Ukraine To Sell Off Utility Assets
Ukraine is expected to release details this fall for a planned selloff of 31 “voblast Energos,” or regional electric utilities. Ukrainian President Leonid Kuchma issued a decree (Decree No. 944/99) earlier this month directing four government bodies—the Ukrainian Property Fund, Securities Market Commission, Anti-monopoly Committee and Ministry of Energy—to come up jointly by September 2 with rules for the tender, including the makeup of the tender committee. In the meantime, the European Bank for Reconstruction and Development, or EBRD, announced in mid-August that it had approved funding to engage an investment bank to advise on the tender.
Presidential elections are scheduled in the Ukraine for October. This has made some outside observers skeptical about whether the selloff will actually take place. However, President Kuchma is expected to be re-elected, and the opposition to these privatization measures is not well organized, especially in view of Ukraine’s growing budget deficit.

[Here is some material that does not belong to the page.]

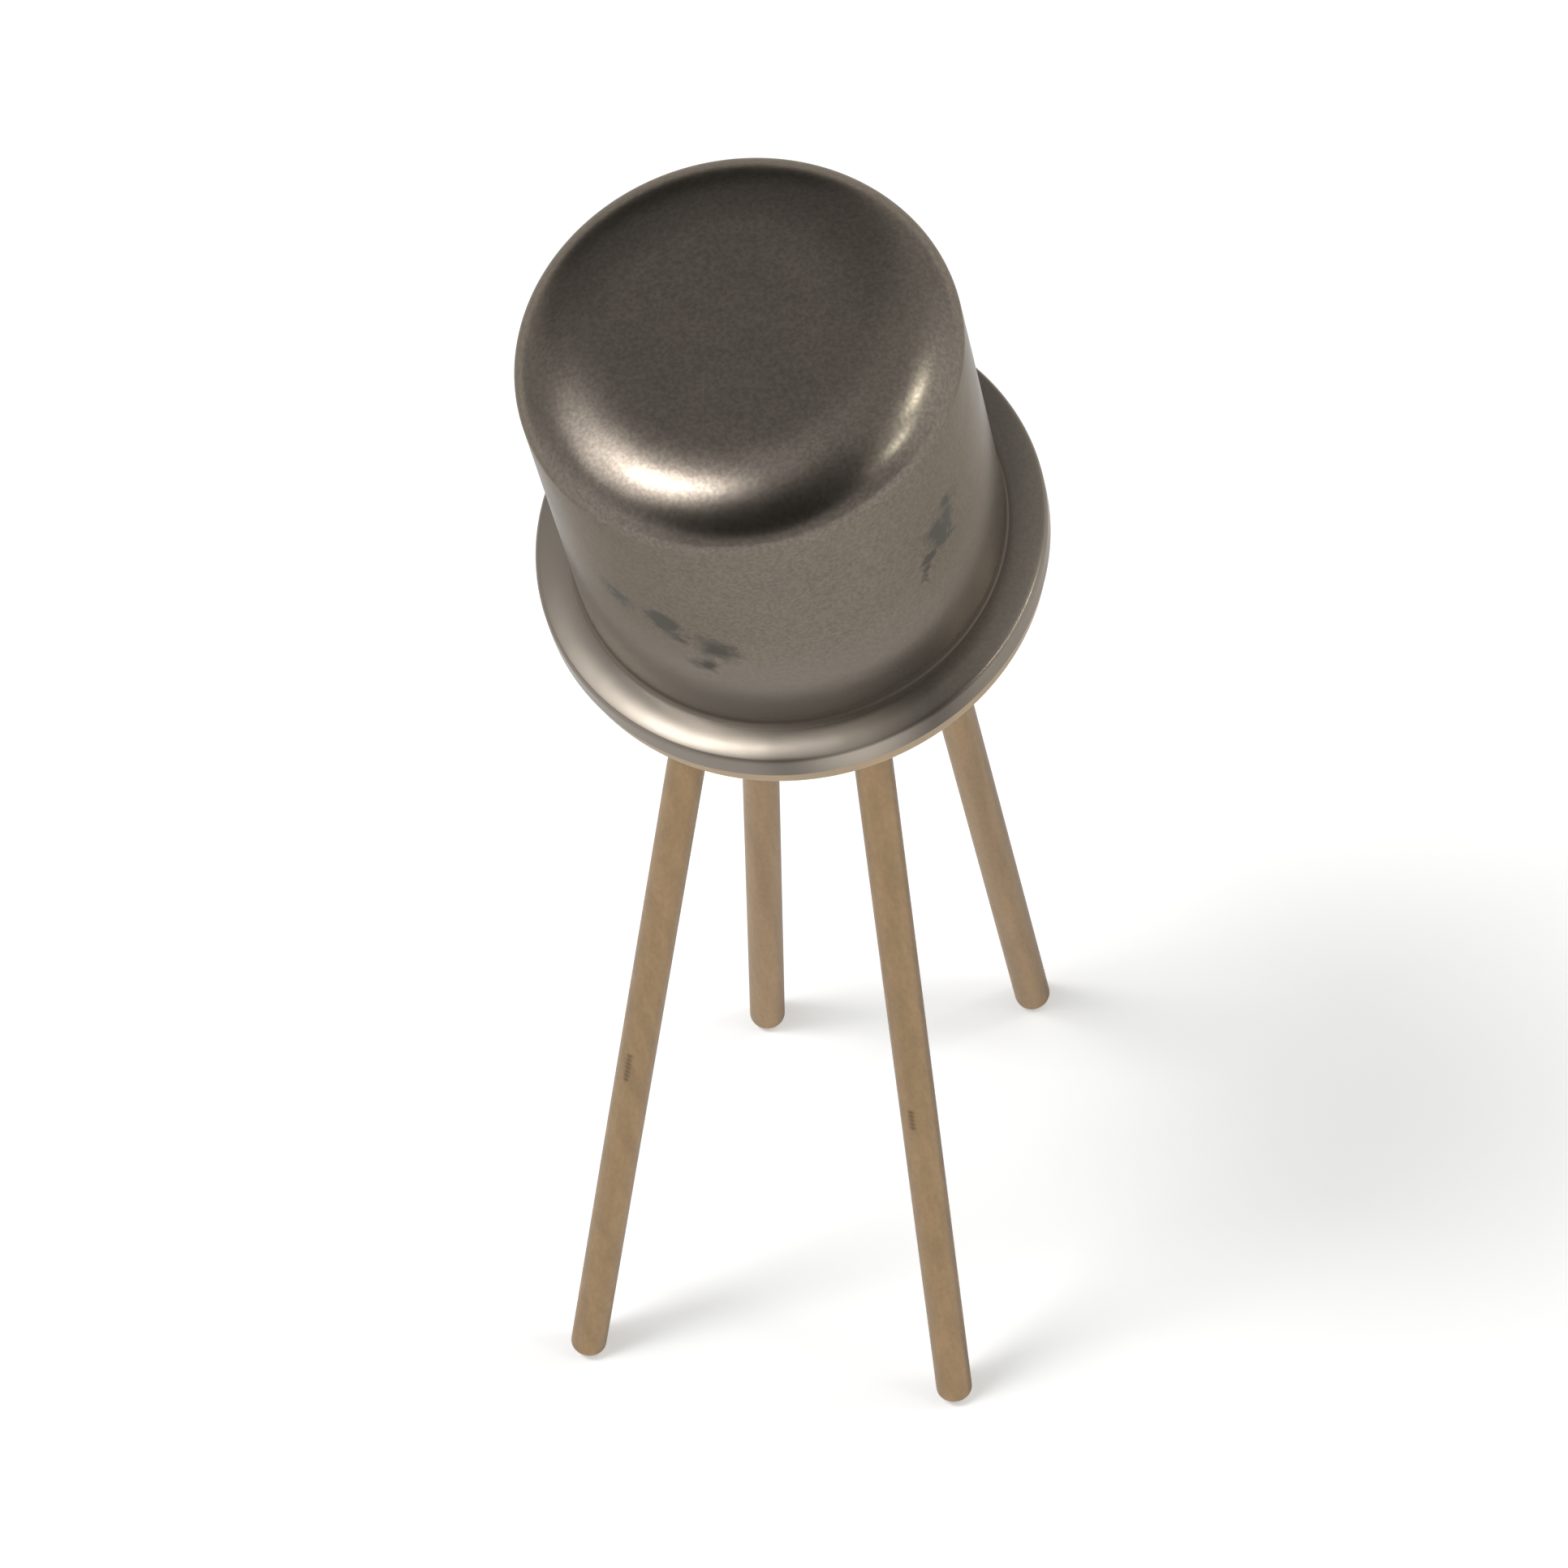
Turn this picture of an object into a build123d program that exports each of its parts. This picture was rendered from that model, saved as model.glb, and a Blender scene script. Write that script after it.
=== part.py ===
from build123d import *
import os
from math import cos, radians, sin, tan

# Dual-gate MOSFET in a four-lead metal can, standing on its leads.
# A drawn cap is welded to a header: a stamped eyelet filled with glass, through which the leads pass.
# Origin: centre of the seating plane, the underside of the header's flange. +Z runs up the can's axis.
# Sizes are in millimetres, angles in degrees, and headings turn from +X towards +Y.

# Lead circle and glass seal: the can's diameter follows from these and the walls round them
lead_count = 4
lead_circle = 2.54
lead_diameter = 0.43
seal_hole_diameter = 0.90
seal_margin = 0.13
seal_gap = 0.004

# Header eyelet
eyelet_wall = 0.25
header_clearance = 0.03
header_flange_thickness = 0.25
header_flange_inset = 0.05
deck_height = 1.10
deck_corner_radius = 0.18
deck_foot_chamfer = 0.08
eyelet_mouth_chamfer = 0.08
header_edge_chamfer = 0.04

# Index tab
tab_heading = 59.0
tab_width = 1.04
tab_length = 0.95
tab_corner_radius = 0.15
tab_root_radius = 0.10

# Cap
can_height = 4.85
cap_wall = 0.22
cap_flange_width = 0.43
cap_flange_thickness = 0.29
cap_flange_slope = 13.0
shoulder_reach = 1.05
shoulder_drop = 0.50
foot_radius = 0.18
rim_radius = 0.16
cap_mouth_chamfer = 0.25

# Leads
stand_height = 13.40
lead_bend_depth = 0.82
lead_bend_radius = 1.20
lead_tip_chamfer = 0.06
post_height = 0.35

# Each lead's name in pin order, and the lean and heading of its leg below the bend
leads = [
    ("drain", 7.5, 170.0),
    ("gate_2", 18.8, 204.8),
    ("gate_1", 13.8, 245.2),
    ("source", 2.1, 85.0),
]
case_lead = "source"

# Die and its attachment
die_side = 0.70
die_thickness = 0.20
attach_margin = 0.07
attach_thickness = 0.03
pad_offset = 0.20

# Bond wires
bond_wire_diameter = 0.05
bond_ball_diameter = 0.12
bond_ball_height = 0.04
bond_loop_rise = 0.30
bond_drop = 0.12

# Radii, from the lead circle outwards
lead_radius = lead_diameter / 2
lead_ring = lead_circle / 2
seal_hole_radius = seal_hole_diameter / 2
cavity_radius = lead_ring + seal_hole_radius + seal_margin
deck_radius = cavity_radius + eyelet_wall
cap_bore_radius = deck_radius + header_clearance
can_radius = cap_bore_radius + cap_wall
crown_flat_radius = can_radius - shoulder_reach
cap_flange_radius = can_radius + cap_flange_width
header_flange_radius = cap_flange_radius - header_flange_inset
tab_end = header_flange_radius + tab_length

# Levels, from the seating plane upwards
seam_level = header_flange_thickness
rim_level = seam_level + cap_flange_thickness
foot_level = rim_level + cap_flange_width * tan(radians(cap_flange_slope))
wall_top = can_height - shoulder_drop
crown_inside = can_height - cap_wall
cavity_level = deck_height - eyelet_wall
die_level = deck_height + attach_thickness
pad_level = die_level + die_thickness
post_level = deck_height + post_height

# Headings of the leads, counted from the index tab
lead_step = 360 / lead_count
first_lead_heading = tab_heading + lead_step / 2
case_lead_index = [name for name, lean, heading in leads].index(case_lead)
insulated_count = lead_count - 1
insulated_start = first_lead_heading + (case_lead_index + 1) * lead_step
insulated_range = insulated_count * lead_step


def on_heading(distance, heading, height):
    """Point at a distance from the axis, on a heading and at a height."""
    return Vector(distance * cos(radians(heading)), distance * sin(radians(heading)), height)


def lead_tip(bend, lean, heading):
    """Centre of a lead's cut end, placed so that its lowest edge just reaches the standing surface."""
    slope = radians(lean)
    tip_drop = (lead_radius - lead_tip_chamfer) * sin(slope)
    leg_length = (bend.Z + stand_height - tip_drop) / cos(slope)
    return bend + on_heading(leg_length * sin(slope), heading, -leg_length * cos(slope))


os.makedirs("parts", exist_ok=True)

# Cap: one drawn sheet whose crown runs into the wall by a flat, elliptical shoulder. The wall turns out at its
# foot into the welding flange, whose upper face slopes down to the rim.
with BuildPart() as cap:
    with BuildSketch(Plane.XZ):
        with BuildLine():
            Line((0, can_height), (crown_flat_radius, can_height))
            EllipticalCenterArc((crown_flat_radius, wall_top), shoulder_reach, shoulder_drop, arc_size=90)
            FilletPolyline(
                (can_radius, wall_top),
                (can_radius, foot_level),
                (cap_flange_radius, rim_level),
                (cap_flange_radius, seam_level),
                radius=[foot_radius, rim_radius],
            )
            Polyline(
                (cap_flange_radius, seam_level),
                (cap_bore_radius + cap_mouth_chamfer, seam_level),
                (cap_bore_radius, seam_level + cap_mouth_chamfer),
                (cap_bore_radius, wall_top),
            )
            EllipticalCenterArc(
                (crown_flat_radius, wall_top),
                cap_bore_radius - crown_flat_radius,
                crown_inside - wall_top,
                arc_size=90,
            )
            Polyline((crown_flat_radius, crown_inside), (0, crown_inside), (0, can_height))
        make_face()
    revolve(axis=Axis.Z)
cap.part.label = "cap"
export_step(cap.part, "parts/cap.step")

# Header eyelet: a drawn cup turned mouth down, with its flange, index tab and the holes of its deck
with BuildPart() as header_eyelet:
    with BuildSketch(Plane.XY.rotated((0, 0, tab_heading))) as flange_outline:
        Circle(header_flange_radius)
        with Locations((tab_end / 2, 0)):
            Rectangle(tab_end, tab_width)
        fillet(flange_outline.vertices().sort_by(Axis.X)[-2:], tab_corner_radius)
        fillet(flange_outline.vertices().sort_by(Axis.X)[:2], tab_root_radius)
    extrude(amount=header_flange_thickness)
    chamfer(header_eyelet.faces().filter_by(Axis.Z).edges(), header_edge_chamfer)
    with BuildSketch(Plane.XZ):
        with BuildLine():
            FilletPolyline(
                (0, deck_height),
                (deck_radius, deck_height),
                (deck_radius, header_flange_thickness + deck_foot_chamfer),
                (deck_radius + deck_foot_chamfer, header_flange_thickness),
                (deck_radius + deck_foot_chamfer, 0),
                (0, 0),
                radius=[deck_corner_radius, 0, 0, 0],
            )
            Line((0, 0), (0, deck_height))
        make_face()
    revolve(axis=Axis.Z)
    with BuildSketch(Plane.XZ):
        with BuildLine():
            Polyline(
                (0, 0),
                (cavity_radius + eyelet_mouth_chamfer, 0),
                (cavity_radius, eyelet_mouth_chamfer),
                (cavity_radius, cavity_level),
                (0, cavity_level),
                close=True,
            )
        make_face()
    revolve(axis=Axis.Z, mode=Mode.SUBTRACT)
    with BuildSketch(Plane.XY.offset(cavity_level)):
        with PolarLocations(lead_ring, insulated_count, insulated_start, insulated_range):
            Circle(seal_hole_radius)
    extrude(amount=eyelet_wall, mode=Mode.SUBTRACT)
header_eyelet.part.label = "header_eyelet"
export_step(header_eyelet.part, "parts/header_eyelet.step")

# Glass seal: fills the eyelet from below and rises round each insulated lead to the top of the deck
with BuildPart() as glass_seal:
    with BuildSketch(Plane.XY):
        Circle(cavity_radius - seal_gap)
    extrude(amount=cavity_level - seal_gap)
    with BuildSketch(Plane.XY.offset(cavity_level / 2)):
        with PolarLocations(lead_ring, insulated_count, insulated_start, insulated_range):
            Circle(seal_hole_radius - seal_gap)
    extrude(amount=deck_height - cavity_level / 2)
    with BuildSketch(Plane.XY):
        with PolarLocations(lead_ring, lead_count, first_lead_heading):
            Circle(lead_radius + seal_gap)
    extrude(amount=deck_height, mode=Mode.SUBTRACT)
glass_seal.part.label = "glass_seal"
export_step(glass_seal.part, "parts/glass_seal.step")

# Leads: wires that leave the header straight, then bend outwards into legs that share one standing level
for index, (name, lean, heading) in enumerate(leads):
    exit_heading = first_lead_heading + index * lead_step
    top_level = cavity_level if name == case_lead else post_level
    top = on_heading(lead_ring, exit_heading, top_level)
    bend = on_heading(lead_ring, exit_heading, -lead_bend_depth)
    with BuildPart() as lead:
        with BuildLine():
            FilletPolyline(top, bend, lead_tip(bend, lean, heading), radius=lead_bend_radius)
        with BuildSketch(Plane(origin=top, z_dir=(0, 0, -1))):
            Circle(lead_radius)
        sweep()
        chamfer(lead.edges().sort_by(Axis.Z)[0], lead_tip_chamfer)
    lead.part.label = f"lead_{name}"
    export_step(lead.part, f"parts/lead_{name}.step")

# Die attachment: a thin eutectic layer between the deck and the die
with BuildPart() as die_attach:
    with BuildSketch(Plane.XY.offset(deck_height).rotated((0, 0, first_lead_heading))):
        RectangleRounded(die_side + 2 * attach_margin, die_side + 2 * attach_margin, attach_margin)
    extrude(amount=attach_thickness)
die_attach.part.label = "die_attach"
export_step(die_attach.part, "parts/die_attach.step")

# Die: a square silicon chip, turned so that its sides face the leads
with BuildPart() as die:
    with BuildSketch(Plane.XY.offset(die_level).rotated((0, 0, first_lead_heading))):
        Rectangle(die_side, die_side)
    extrude(amount=die_thickness)
die.part.label = "die"
export_step(die.part, "parts/die.step")

# Bond wires: each rises from a ball on its pad and slopes down to its post or, for the source, to the deck
for index, (name, lean, heading) in enumerate(leads):
    exit_heading = first_lead_heading + index * lead_step
    landing_level = deck_height if name == case_lead else post_level
    loop_level = post_level + bond_loop_rise
    pad = on_heading(pad_offset, exit_heading, pad_level)
    with BuildPart() as bond_wire:
        with BuildSketch(Plane(origin=pad)):
            Circle(bond_ball_diameter / 2)
        extrude(amount=bond_ball_height)
        with BuildLine():
            Polyline(
                pad,
                on_heading(pad_offset, exit_heading, loop_level),
                on_heading(lead_ring, exit_heading, landing_level + bond_drop),
                on_heading(lead_ring, exit_heading, landing_level),
            )
        with BuildSketch(Plane(origin=pad)):
            Circle(bond_wire_diameter / 2)
        sweep(transition=Transition.RIGHT)
    bond_wire.part.label = f"bond_wire_{name}"
    export_step(bond_wire.part, f"parts/bond_wire_{name}.step")
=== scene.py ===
import math

import bpy
from mathutils import Matrix, Vector
from mathutils.geometry import delaunay_2d_cdt


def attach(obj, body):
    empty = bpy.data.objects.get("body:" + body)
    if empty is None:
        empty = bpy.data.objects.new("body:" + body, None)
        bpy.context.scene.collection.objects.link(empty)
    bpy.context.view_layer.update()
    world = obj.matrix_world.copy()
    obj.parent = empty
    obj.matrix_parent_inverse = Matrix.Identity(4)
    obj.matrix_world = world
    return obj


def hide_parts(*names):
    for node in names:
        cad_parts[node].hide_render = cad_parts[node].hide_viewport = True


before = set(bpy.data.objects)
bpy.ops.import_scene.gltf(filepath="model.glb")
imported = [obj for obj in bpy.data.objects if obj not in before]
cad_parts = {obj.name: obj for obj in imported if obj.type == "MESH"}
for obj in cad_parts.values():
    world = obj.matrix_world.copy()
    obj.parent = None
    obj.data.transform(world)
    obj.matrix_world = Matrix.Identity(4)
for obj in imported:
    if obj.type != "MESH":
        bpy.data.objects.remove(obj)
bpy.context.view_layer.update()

# Dual-gate MOSFET in a four-lead metal can, standing on its leads.
# The frame is the solids' own: origin at the seating plane under the header's flange, +Z up the can.
# Lengths are in millimetres unless a comment says metres, and headings turn from +X towards +Y.
MM = 0.001
TURN = 2 * math.pi

# Can
CAN_R = 2.35
CAN_H = 4.85
WALL = 0.22
SHOULDER_REACH = 1.05
SHOULDER_DROP = 0.50
BORE_R = 2.13
CROWN_INSIDE = 4.63
CAP_MOUTH = 0.25
CAN_SEGMENTS = 288
CAN_STEP = 0.35

# Can's flange: its upper face is an arch whose top is at the wall
FLANGE_R = 2.78
SEAM_Z = 0.25
ARCH_TOP = 0.63
ARCH_R = 1.20
FOOT_R = 0.03
RIM_ROUND = 0.06
SEAM_ROUND = 0.03

# Header
HEADER_R = 2.73
HEADER_EDGE = 0.06
DECK_R = 2.10
DECK_Z = 1.10
DECK_ROUND = 0.18
DECK_FOOT_ROUND = 0.08
CAVITY_R = 1.85
CAVITY_Z = 0.85
CAVITY_ROUND = 0.10
HEADER_MOUTH = 0.10
EDGE_PARTS = 6

# Profile points nearer the axis than these give way to a flat plate with holes
DECK_FLAT_R = 1.9
CAVITY_FLAT_R = 1.7

# Index tab
TAB_HEADING = 59.0
TAB_W = 1.04
TAB_END = 3.68
TAB_CORNER = 0.15
TAB_ROOT = 0.10

# Leads: name, lean and heading of the leg below the bend, in the pins' order
LEADS = [
    ("drain", 7.5, 170.0),
    ("gate_2", 18.8, 204.8),
    ("gate_1", 13.8, 245.2),
    ("source", 2.1, 85.0),
]
CASE_LEAD = "source"
FIRST_HEADING = 104.0
LEAD_R = 0.215
LEAD_RING = 1.27
POST_Z = 1.45
POST_ROUND = 0.03
BEND_Z = -0.82
BEND_R = 1.20
STAND_Z = -13.40
TIP_ROUND = 0.11
LEAD_SEGMENTS = 56
LEAD_STEP = 0.4
BEND_STEP = 1.5
POST_PARTS = 4
TIP_PARTS = 10
DOWN = Vector((0, 0, -1))

# Glass and the holes that it fills
SEAL_R = 0.45
GLASS_GAP = 0.004
HOLE_SEGMENTS = 40
GLASS_SEGMENTS = 48
GLASS_RIM_SEGMENTS = 180

# Glass's lower face: its level at the wall and its rise to the middle, and how far it is drawn down the wall
# and down each lead, with the distance over which that fades
GLASS_LEVEL = 0.10
GLASS_RISE = 0.02
WALL_DRAW = 0.09
WALL_FADE = 0.10
LEAD_DRAW = 0.20
LEAD_FADE = 0.11

# Points over that face: rows inwards from the wall, and rings round each bore at these distances from it
GLASS_ROWS = 16
ROW_SPREAD = 1.5
ROW_POINTS = 150
MIDDLE_ROW_R = 0.02
ROWS_OFF_LEAD = 0.20
LEAD_RINGS = (0.015, 0.035, 0.06, 0.09, 0.13, 0.17)
RINGS_OFF_WALL = 0.01


# Meshes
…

The presidential decree orders other actions in addition to the September 2 deadline for a procedure for carrying out the tender. By early October, the Ministry of Energy and the National Commission for the Regulation of Electric Energy are supposed to issue new regulations on licensing generation, transmission and sale of electric power, as well as strengthening general regulatory oversight. The Ukrainian cabinet of ministers is also charged with producing a proposal for gradual elimination of subsidies for electric power for certain categories of consumers and for deciding how existing debts of the 31 companies will be restructured before the tender.
Of the 31 utilities involved in the tender, majority interests—50% plus one share—will be offered in seven, including the utility that serves the suburbs of Kiev, the Ukrainian capital. Five utilities will remain in government control with at least 50% plus one share remaining in government hands. The smallest stake on offer is 26% (in 12 of the utilities).
A successful bidder must have a plan to make improvements in the utility he is purchasing.
The privatization of regional utilities has been under consideration in Ukraine for several years. It began with the sale of between 35% to 40% shares in five regional utilities in 1998. Private ownership of these utilities is probably much larger today than the 35% to 40% sold initially due to sales of shares that were originally set aside for employees and management.
The deadlines in the presidential decree are aggressive, and it remains to be seen whether the government can actually meet them. To the extent that the presidential decree is politically motivated, the tender rules may be hastily drafted (as has happened elsewhere in the former Soviet Union) with the potential for inconsistent interpretation of applicable laws. Nevertheless, given the scale and urgency of the privatization, significant opportunities may emerge for astute investors.